La Ley de Moisés estableció una forma de comunicación entre los judíos que le dio identidad a ese pueblo y en torno a ella y al Templo giró toda su vida. Esa antigua ley proporcionó cohesión social y permitió congregar al pueblo en torno a un relato que ofrecía una interpretación de la realidad, de la historia y del futuro. Jesús con su predicación y sus gestos reinterpreta la historia y la ley de su pueblo con una audacia sorprendente. En la última cena, cuando el Señor realiza el signo del lavatorio de los pies y reemplaza todos los mandamientos por el único mandamiento del amor, en última instancia lo que hace es proponer una nueva manera de comunicación.  

Jesús relativiza el sábado y el Templo.

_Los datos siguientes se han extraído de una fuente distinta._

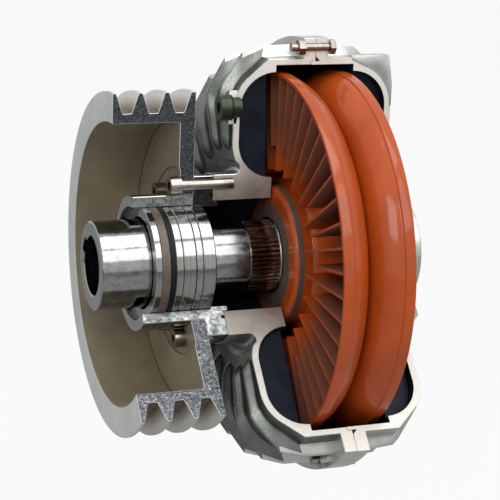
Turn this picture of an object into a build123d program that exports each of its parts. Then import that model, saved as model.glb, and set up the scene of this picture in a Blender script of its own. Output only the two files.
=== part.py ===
"""Belt-driven fluid coupling, cut open as a display piece.

The input is a hollow shaft that slides over a motor shaft and carries the two-sided vaned wheel.
The output is the pulley, bolted to a bearing sleeve and to the two-part aluminium casing.
The axis is X: the motor comes in at x = 0, the pulley is next, the casing's far end is at the highest x.
Angles go round from straight up (+Z) towards +Y. In a profile the points are (x, radius).
"""
from build123d import *

import os
from math import cos, radians, sin, sqrt

# Motor bore and keyway
bore_diameter = 42.0
bore_depth = 109.7
bore_chamfer = 0.8
key_width = 12.0
key_height = 3.3
key_angle = 62.0
fixing_hole_diameter = 21.0

# Hollow shaft
nose_diameter = 62.6
neck_diameter = 51.2
bearing_seat_diameter = 55.0
relief_diameter = 49.4
relief_width = 2.0
spline_lead = 23.2
spline_diameter = 52.4
spline_depth = 0.9
spline_count = 48
rear_seat_diameter = 50.0
thread_diameter = 48.0

# Pulley
pulley_front = 12.7
pulley_diameter = 243.2
groove_count = 3
groove_pitch = 19.0
groove_front_edge = 10.5
groove_back_edge = 11.5
groove_depth = 14.4
groove_bottom_width = 6.3
groove_top_width = 16.2
rim_wall = 6.9
rim_fillet = 4.0
web_thickness = 11.0
web_recess_margin = 5.5
web_recess_depth = 1.0

# Bearing sleeve
sleeve_wall = 8.0
sleeve_reach = 44.7
sleeve_flange_edge = 6.0
sleeve_flange_thickness = 15.0
sleeve_lip_height = 1.8
spigot_length = 3.8
spigot_wall = 4.3
sleeve_o_ring_offset = 4.4

# Seals, spacers and the two front bearings inside the sleeve
front_bearing_height = 12.5
front_bearing_width = 9.7
front_bearing_spacing = 4.6
front_bearing_inset = 6.0
front_ring_wall = 3.4
spacer_wall = 3.0
seal_cover_width = 4.6
seal_body_width = 6.1
seal_rubber_width = 4.1
seal_spacer_width = 5.1
seal_body_gap = 1.7
circlip_width = 1.6
circlip_height = 3.4
circlip_groove_depth = 1.6

# Rear bearing and what holds it on the shaft
rear_bearing_height = 15.0
rear_bearing_width = 16.0
rear_bearing_inset = 14.0
rear_ring_wall = 5.0
distance_ring_wall = 6.0
lock_nut_width = 8.5
lock_nut_height = 9.5
lock_nut_slots = 4
lock_nut_slot_width = 6.0
lock_nut_slot_depth = 2.5

# Rollers and cages
rollers_per_bearing = 16
roller_edge = 1.2
cage_thickness = 1.4
cage_bar = 0.25

# Casing: its ring-shaped oil space is a slot shape in section, half of it in each casing
hub_block_length = 44.0
hub_rim = 3.2
oil_space_inner = 58.2
oil_space_outer = 133.7
oil_space_depth = 26.0
casing_wall = 5.0
shell_gap = 29.4
drum_wall = 4.6
drum_shoulder = 6.2
flange_height = 14.2
flange_half = 9.4
joint_lip = 3.6
joint_lip_wall = 2.5
casing_vanes = 32
casing_vane_thickness = 2.4
casing_vane_setback = 3.5
casing_vane_start = 5.6
o_ring_section = 2.0

# Ribs on the outside of the casings
rib_count = 24
rib_width = 6.5
rib_tip_margin = 18.8
rib_knee_margin = 27.3
rib_shoulder_margin = 12.7
rib_rise = 5.2
rib_crown_height = 3.2
rib_crown_reach = 11.3
rib_flange_height = 7.7
rib_flange_slope = 24.0
rear_rib_start = 5.2
rear_rib_length = 22.0
rear_rib_height = 6.2
rear_rib_margin = 9.7
rear_boss_width = 17.0
rear_boss_height = 1.3
rear_boss_inset = 3.2

# Rear hub of the casing and its cap
rear_hub_wall = 23.6
rear_hub_chamfer = 6.1
rear_lip_height = 4.0
cap_length = 11.7
cap_thickness = 4.5
cap_wall = 3.4
cap_gap = 2.0

# Casing joint screws, M6 with nuts
bolt_rise = 8.0
bolt_count = 12
bolt_diameter = 6.0
bolt_head_across = 10.0
bolt_head_height = 4.0
nut_height = 5.0
bolt_thread_out = 5.0

# Pulley screws, M8 with socket heads
screw_head_gap = 0.5
screw_count = 9
screw_diameter = 8.0
screw_head_diameter = 13.0
screw_head_height = 8.0
screw_socket_across = 6.0
screw_socket_depth = 4.0
screw_grip = 14.0
screw_hole_extra = 4.0

# Filler plug
plug_offset = 1.9
plug_head_diameter = 18.0
plug_head_height = 7.4
plug_thread_diameter = 14.6
plug_socket_across = 8.0
plug_socket_depth = 5.0
plug_boss_diameter = 24.4
plug_boss_rise = 3.9
plug_washer_thickness = 1.6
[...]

No los suprime ni les quita importancia sino que los relativiza en el sentido propio de la palabra, les quita su condición de absolutos y los hace relativos porque los poner en relación: solo tienen valor con referencia a los seres humanos concretos, el sábado y la ley son para el hombre y no a la inversa. El absoluto se desplaza de los signos religiosos hacia el ser humano en el que habita el mismo Dios.

En aquella Última Cena, en torno a esos gestos y esas palabras, nace un pueblo nuevo que ya no estará sometido a los límites de una raza, una lengua, un territorio. Nace la posibilidad de comunicarse de una manera completamente diferente y construir así una nueva convivencia.

Las primeras comunidades lo experimentan a partir de la experiencia del Espíritu en Pentecostés: hablan una nueva lengua que todos los pueblos pueden comprender. Se perciben a sí mismos como el nuevo cuerpo, el nuevo templo no construido con duras piedras ni con sofisticadas tecnologías sino con piedras vivas, con hombres y mujeres que con su forma de comunicarse, hacen presente el Reino de Dios en la historia.

Sí, es posible que sea urgente una nueva forma de reflexionar sobre estas cuestiones. Pero no habría que hacerlo para defender a la Iglesia de un supuesto enemigo, o alertar sobre siniestros peligros, sino para descubrir, en la realidad de nuestro tiempo, una nueva manera de acceder al misterio de Dios y del hombre.